Of all the local mountain bikers you might find at the Kamloops trailheads, Canadian cross-country legend Catharine Pendrel may just top the list for having the most diverse resume.
After a busy final racing season at the World Cup Circuit and her fourth Olympic Games last year, Pendrel announced she will be joining Cycling Canada as a national team coach this summer.
Pendrel said her schedule will look different as a coach than what she’s used to.
“I will travel less than as a racer but still a considerable amount, with about 12 weeks on the road between racing and training camps,” she said. “The counter is that when I am home, I have no ‘have to’ training so I can be more flexible to focus on family.”
And it’s the many relationships she’s forged within the cycling community that she said she looks forward to continuing in this next chapter of her career.
“Last year I was teammates with Peter Disera at the Olympics and this year I get to coach him, so that’s a fun partnership,” she said. “I am also working with some juniors and U23, so I’m really excited to help their development.”
After growing up in New Brunswick, Pendrel moved to Kamloops in 2006 with her husband Keith Wilson. The move was inspired by a teaching position for Wilson, who has coached Pendrel and other riders to podium finishes at all levels of cycling.

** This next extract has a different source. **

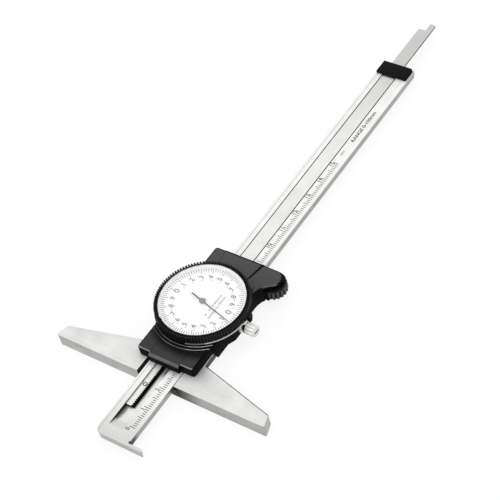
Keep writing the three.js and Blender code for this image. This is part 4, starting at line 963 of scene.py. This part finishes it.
# Pointer and its hub cap.
# A thin blade blanked from sheet and painted dark grey, pressed on the spindle under a turned
# aluminium cap.

# Satin paint makes the pointer an even dark grey.
grey_paint = speckled("satin_dark_grey_paint", "#404040", "#525252", 0.667, 0.5)
form = merged_copy("pointer")

# The blade's tail behind the hub is drawn narrower than its solid.
point_way = Vector((0.96, -0.28, 0))
tail_from, tail_share = -1.7, 0.6
for v in form.verts:
    behind = v.co.dot(point_way)
    if behind < tail_from * MM:
        on_line = point_way * behind
        aside = v.co - on_line - Vector((0, 0, v.co.z))
        v.co = Vector((on_line.x, on_line.y, v.co.z)) + aside * tail_share
break_edges(form, 0.03, 1)
place(form, "painted_pointer", "pointer", [grey_paint], ["pointer"])

# Turned aluminium shows fine rings from the tool and a soft grey shine. They are drawn 0.35 mm apart,
# and a wave of scale 1 repeats at every tenth of pi.
ring_gap = 0.349
cap_metal, tree, spot = new_material("turned_grey_aluminium")
rings = add(tree, "ShaderNodeTexWave", {"Vector": spot, "Distortion": 0.5,
                                        "Scale": math.pi / 10 * cells(ring_gap)},
            wave_type="RINGS", rings_direction="Z")
shade = add(tree, "ShaderNodeMix", {0: rings.outputs["Fac"], 6: colour("#7e7e7e"), 7: colour("#929292")},
            data_type="RGBA")
cap = add(tree, "ShaderNodeBsdfPrincipled", {"Base Color": shade.outputs[2], "Metallic": 0.7,
                                             "Roughness": 0.45})
add(tree, "ShaderNodeOutputMaterial", {"Surface": cap.outputs[0]})
cap_outline = [(0, 15.03), (1.25, 15.03), (1.25, 15.2), (1.2, 15.3), (1.08, 15.35), (0, 15.35)]
form = lathe(cap_outline, 48)
place(form, "hub_cap", "pointer", [cap_metal], ["pointer_hub"])

# Bezel clamp screw and its tongue.
# Turned brass, nickel-chrome plated. The head has a straight knurl and a slotted end, and stands on a
# black washer. The tongue is a plate with a small tab, which the screw presses on the bezel.

# Nickel-chrome plate is bright and faintly warm; its end face and wall are rubbed satin.
chrome = speckled("nickel_chrome_plate", "#e6e7e0", "#f4f5ee", 1.43, 0.3, 0.35)
washer_top, slot_floor, head_end = 20.1, 23.8, 24.6
slot_half_width, slot_half_length = 0.3, 1.2
screw_outline = [(0, 13.9), (0.95, 13.9), (0.95, 16.5), (1.3, 16.5), (1.3, washer_top), (2.15, washer_top),
                 (2.32, 20.3), (2.32, 24.35), (2.1, head_end), (0, head_end)]
form = lathe(screw_outline, 64)
form = carved(form, block(slot_half_width, slot_half_length, slot_floor, head_end + 0.4))


def clamp_rule(f):
    """The neck and the slot are painted dark as shade, the end face and the wall are satin."""
    middle = f.calc_center_median() / MM
    in_slot = abs(middle.x) < slot_half_width + 0.01 and slot_floor - 0.05 < middle.z < head_end - 0.01
    if in_slot and (abs(f.normal.x) > square or f.normal.z > square):
        return dark_edge
    if middle.z < washer_top - 0.05:
        return dark_edge
    return bar_face if f.normal.z > 0.5 or abs(f.normal.z) < 0.3 else chrome


finishes = paint(form, clamp_rule, [chrome])
washer_outline = [(1.25, 19.6), (2.25, 19.6), (2.3, 19.7), (2.3, 20.0), (2.25, 20.08), (1.25, 20.08)]
washer = lathe(washer_outline, 64)
finishes = paint(washer, lambda f: dark_edge, finishes)
form = joined(form, washer)
form = ribbed(form, {"Count": 10, "Ring": 2.05 * MM, "Radius": 0.5 * MM, "Height": 3.9 * MM,
                     "Middle": 22.35 * MM, "Sides": 12}, 0)

# The screw is turned upright and then laid along X at its height above the sheet.
screw_height = 9.0
lay = Matrix.Translation((0, 0, screw_height * MM)) @ Matrix.Rotation(math.pi / 2, 4, "Y")
bmesh.ops.transform(form, matrix=lay, verts=form.verts)
place(form, "knurled_clamp_screw", "clamp_screw", finishes, ["bezel_clamp_screw"])
tab_low, tab_high = 11.72, 12.42
tab = [(18.6, -0.8), (20.2, -0.8), (20.2, 1.1), (18.6, 1.1)]
form = joined(merged_copy("bezel_clamp_tongue"), slab(tab, tab_low, tab_high))
break_edges(form, 0.15, 2)
place(form, "clamp_tongue_plate", "clamp_tongue", [chrome], ["bezel_clamp_tongue"])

The couple found Kamloops’ burgeoning trail networks to be an ideal training ground. Pendrel said it was the perfect contrast to the years she spent in Victoria and New Brunswick, where trails were more technical with lots of roots and rocks.
“Kamloops has a ton of climbing and high-speed riding which helped me gain not only fitness, but a wide-ranging skill set,” Pendrel said. “The short winters with great access to skiing for training and then long warm summers are really nice from a training perspective, as I get variety but also great quality training conditions.”
Two years after moving to Kamloops, Pendrel competed in her first Olympics at the 2008 Beijing Games, where she landed herself fourth place. She then returned in 2012, coming in ninth in London, and again in 2016 where she brought home a bronze medal for Canada — even after an early-race crash.
As her list of accolades grew, so did the riding community and trail offerings in Kamloops. Pendrel said she spends most of her leisure time in the saddle riding between the Kenna Cartwright and Pineview networks, just a quick pedal from home.
Pendrel had planned to retire from competition and start a family after what was to be her Olympic finale in 2020. But when COVID-19 delayed the games until the following year, she opted to tackle both new motherhood and a busy final year of racing head-on.
Sharing her journey on social media in 2021, just three months after the birth of her first child, Pendrel made international headlines with her return to racing and inspired athletes around the world to balance careers and family life.
Alongside her busy World Cup schedule, Pendrel has dabbled further off piste over the years with fat tire, backcountry and enduro events.
Although she didn’t take out a race license in 2022 so she could commit to her coaching transition, Pendrel isn’t done with racing completely. She said she would love to compete in stage races or local events in the future.